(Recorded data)
※

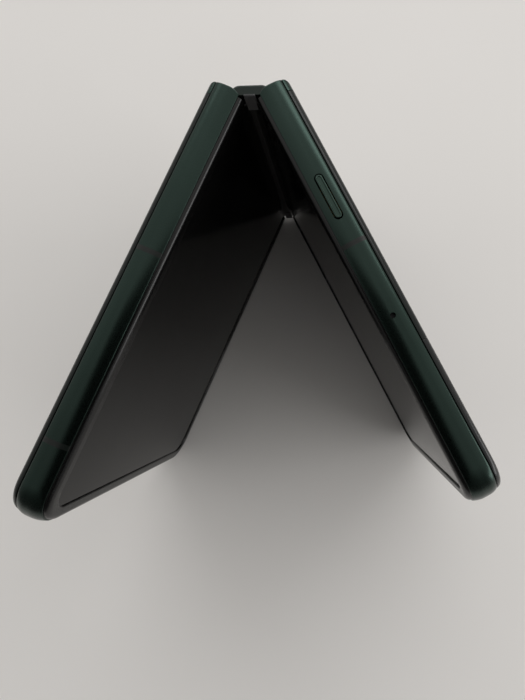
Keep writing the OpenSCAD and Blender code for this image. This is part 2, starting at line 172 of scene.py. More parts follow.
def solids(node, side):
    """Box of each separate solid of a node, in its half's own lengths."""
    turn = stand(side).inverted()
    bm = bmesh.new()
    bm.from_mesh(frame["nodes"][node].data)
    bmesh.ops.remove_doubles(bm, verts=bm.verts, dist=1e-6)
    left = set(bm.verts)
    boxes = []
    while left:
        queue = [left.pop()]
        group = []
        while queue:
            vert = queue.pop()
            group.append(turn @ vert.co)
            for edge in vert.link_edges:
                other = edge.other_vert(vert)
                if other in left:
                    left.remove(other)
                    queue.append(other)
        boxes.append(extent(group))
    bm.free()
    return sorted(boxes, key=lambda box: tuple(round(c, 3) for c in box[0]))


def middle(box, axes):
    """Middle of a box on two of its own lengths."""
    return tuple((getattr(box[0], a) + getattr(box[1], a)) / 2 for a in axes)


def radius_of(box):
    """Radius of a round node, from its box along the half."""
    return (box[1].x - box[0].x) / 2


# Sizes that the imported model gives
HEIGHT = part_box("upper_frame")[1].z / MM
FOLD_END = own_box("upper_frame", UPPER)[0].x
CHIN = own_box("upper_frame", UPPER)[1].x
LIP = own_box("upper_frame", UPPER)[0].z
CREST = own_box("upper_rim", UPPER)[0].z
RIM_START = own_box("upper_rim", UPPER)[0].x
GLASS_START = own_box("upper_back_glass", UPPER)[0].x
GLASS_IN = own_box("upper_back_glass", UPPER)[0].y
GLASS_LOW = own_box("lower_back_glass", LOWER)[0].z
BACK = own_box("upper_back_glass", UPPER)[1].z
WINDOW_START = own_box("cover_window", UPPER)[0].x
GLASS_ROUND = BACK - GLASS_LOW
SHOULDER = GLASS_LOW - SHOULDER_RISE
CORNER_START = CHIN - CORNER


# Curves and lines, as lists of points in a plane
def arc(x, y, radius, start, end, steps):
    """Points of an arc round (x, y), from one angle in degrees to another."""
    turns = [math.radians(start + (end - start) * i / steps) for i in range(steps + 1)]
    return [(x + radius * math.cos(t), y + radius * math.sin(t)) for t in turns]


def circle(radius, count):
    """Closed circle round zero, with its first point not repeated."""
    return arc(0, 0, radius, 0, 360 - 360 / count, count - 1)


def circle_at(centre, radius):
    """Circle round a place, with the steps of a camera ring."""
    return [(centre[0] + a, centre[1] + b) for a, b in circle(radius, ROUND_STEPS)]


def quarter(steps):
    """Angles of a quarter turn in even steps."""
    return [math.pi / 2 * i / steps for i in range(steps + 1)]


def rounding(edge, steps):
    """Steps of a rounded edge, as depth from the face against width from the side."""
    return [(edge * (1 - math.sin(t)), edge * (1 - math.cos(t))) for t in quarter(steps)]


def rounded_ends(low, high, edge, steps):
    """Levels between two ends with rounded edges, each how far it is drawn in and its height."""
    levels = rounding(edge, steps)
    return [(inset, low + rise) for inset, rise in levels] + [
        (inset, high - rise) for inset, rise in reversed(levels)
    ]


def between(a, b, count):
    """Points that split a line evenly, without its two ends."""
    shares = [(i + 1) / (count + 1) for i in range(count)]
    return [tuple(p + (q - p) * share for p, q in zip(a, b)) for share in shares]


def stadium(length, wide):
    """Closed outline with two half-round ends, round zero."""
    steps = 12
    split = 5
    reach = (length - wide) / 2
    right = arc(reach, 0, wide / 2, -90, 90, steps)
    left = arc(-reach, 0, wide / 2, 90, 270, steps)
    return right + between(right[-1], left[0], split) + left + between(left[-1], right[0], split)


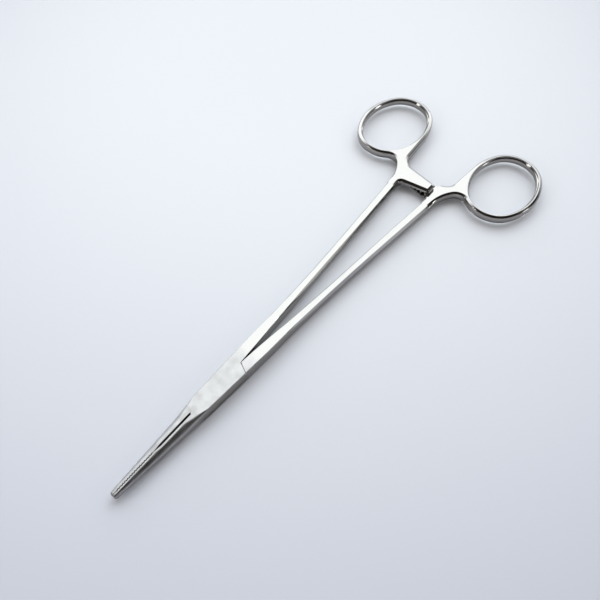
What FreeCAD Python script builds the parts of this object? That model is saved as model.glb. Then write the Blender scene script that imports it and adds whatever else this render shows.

※

→ **Work to do**: Return the material exactly as it stands.

→ **Answer to the exercise**:
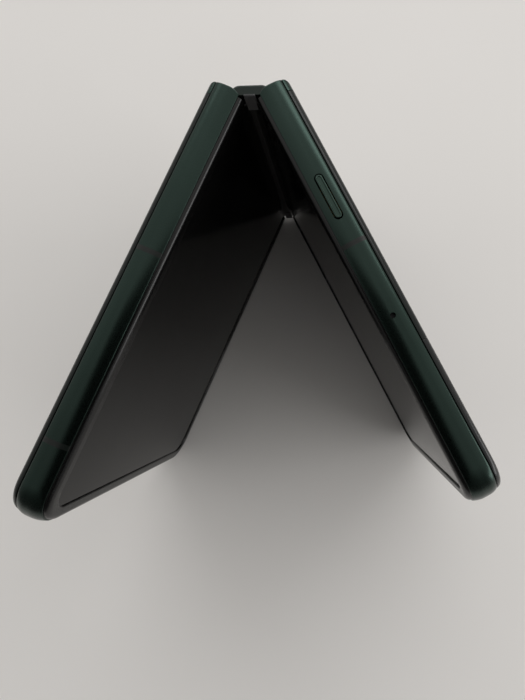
Keep writing the OpenSCAD and Blender code for this image. This is part 2, starting at line 172 of scene.py. More parts follow.
def solids(node, side):
    """Box of each separate solid of a node, in its half's own lengths."""
    turn = stand(side).inverted()
    bm = bmesh.new()
    bm.from_mesh(frame["nodes"][node].data)
    bmesh.ops.remove_doubles(bm, verts=bm.verts, dist=1e-6)
    left = set(bm.verts)
    boxes = []
    while left:
        queue = [left.pop()]
        group = []
        while queue:
            vert = queue.pop()
            group.append(turn @ vert.co)
            for edge in vert.link_edges:
                other = edge.other_vert(vert)
                if other in left:
                    left.remove(other)
                    queue.append(other)
        boxes.append(extent(group))
    bm.free()
    return sorted(boxes, key=lambda box: tuple(round(c, 3) for c in box[0]))


def middle(box, axes):
    """Middle of a box on two of its own lengths."""
    return tuple((getattr(box[0], a) + getattr(box[1], a)) / 2 for a in axes)


def radius_of(box):
    """Radius of a round node, from its box along the half."""
    return (box[1].x - box[0].x) / 2


# Sizes that the imported model gives
HEIGHT = part_box("upper_frame")[1].z / MM
FOLD_END = own_box("upper_frame", UPPER)[0].x
CHIN = own_box("upper_frame", UPPER)[1].x
LIP = own_box("upper_frame", UPPER)[0].z
CREST = own_box("upper_rim", UPPER)[0].z
RIM_START = own_box("upper_rim", UPPER)[0].x
GLASS_START = own_box("upper_back_glass", UPPER)[0].x
GLASS_IN = own_box("upper_back_glass", UPPER)[0].y
GLASS_LOW = own_box("lower_back_glass", LOWER)[0].z
BACK = own_box("upper_back_glass", UPPER)[1].z
WINDOW_START = own_box("cover_window", UPPER)[0].x
GLASS_ROUND = BACK - GLASS_LOW
SHOULDER = GLASS_LOW - SHOULDER_RISE
CORNER_START = CHIN - CORNER


# Curves and lines, as lists of points in a plane
def arc(x, y, radius, start, end, steps):
    """Points of an arc round (x, y), from one angle in degrees to another."""
    turns = [math.radians(start + (end - start) * i / steps) for i in range(steps + 1)]
    return [(x + radius * math.cos(t), y + radius * math.sin(t)) for t in turns]


def circle(radius, count):
    """Closed circle round zero, with its first point not repeated."""
    return arc(0, 0, radius, 0, 360 - 360 / count, count - 1)


def circle_at(centre, radius):
    """Circle round a place, with the steps of a camera ring."""
    return [(centre[0] + a, centre[1] + b) for a, b in circle(radius, ROUND_STEPS)]


def quarter(steps):
    """Angles of a quarter turn in even steps."""
    return [math.pi / 2 * i / steps for i in range(steps + 1)]


def rounding(edge, steps):
    """Steps of a rounded edge, as depth from the face against width from the side."""
    return [(edge * (1 - math.sin(t)), edge * (1 - math.cos(t))) for t in quarter(steps)]


def rounded_ends(low, high, edge, steps):
    """Levels between two ends with rounded edges, each how far it is drawn in and its height."""
    levels = rounding(edge, steps)
    return [(inset, low + rise) for inset, rise in levels] + [
        (inset, high - rise) for inset, rise in reversed(levels)
    ]


def between(a, b, count):
    """Points that split a line evenly, without its two ends."""
    shares = [(i + 1) / (count + 1) for i in range(count)]
    return [tuple(p + (q - p) * share for p, q in zip(a, b)) for share in shares]


def stadium(length, wide):
    """Closed outline with two half-round ends, round zero."""
    steps = 12
    split = 5
    reach = (length - wide) / 2
    right = arc(reach, 0, wide / 2, -90, 90, steps)
    left = arc(-reach, 0, wide / 2, 90, 270, steps)
    return right + between(right[-1], left[0], split) + left + between(left[-1], right[0], split)


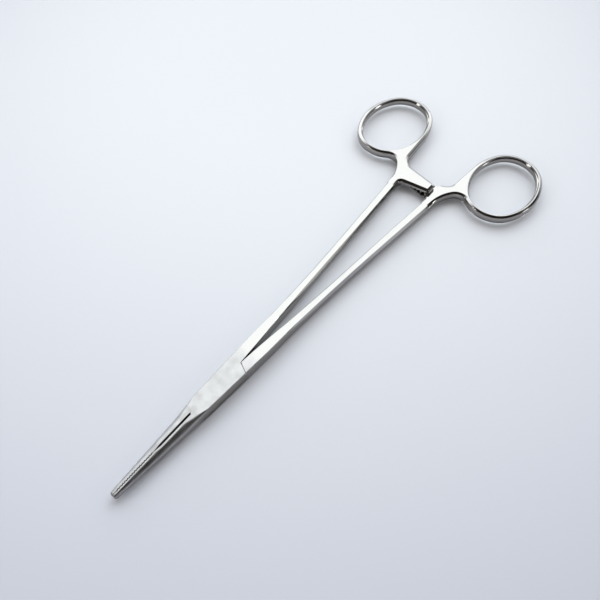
What FreeCAD Python script builds the parts of this object? That model is saved as model.glb. Then write the Blender scene script that imports it and adds whatever else this render shows.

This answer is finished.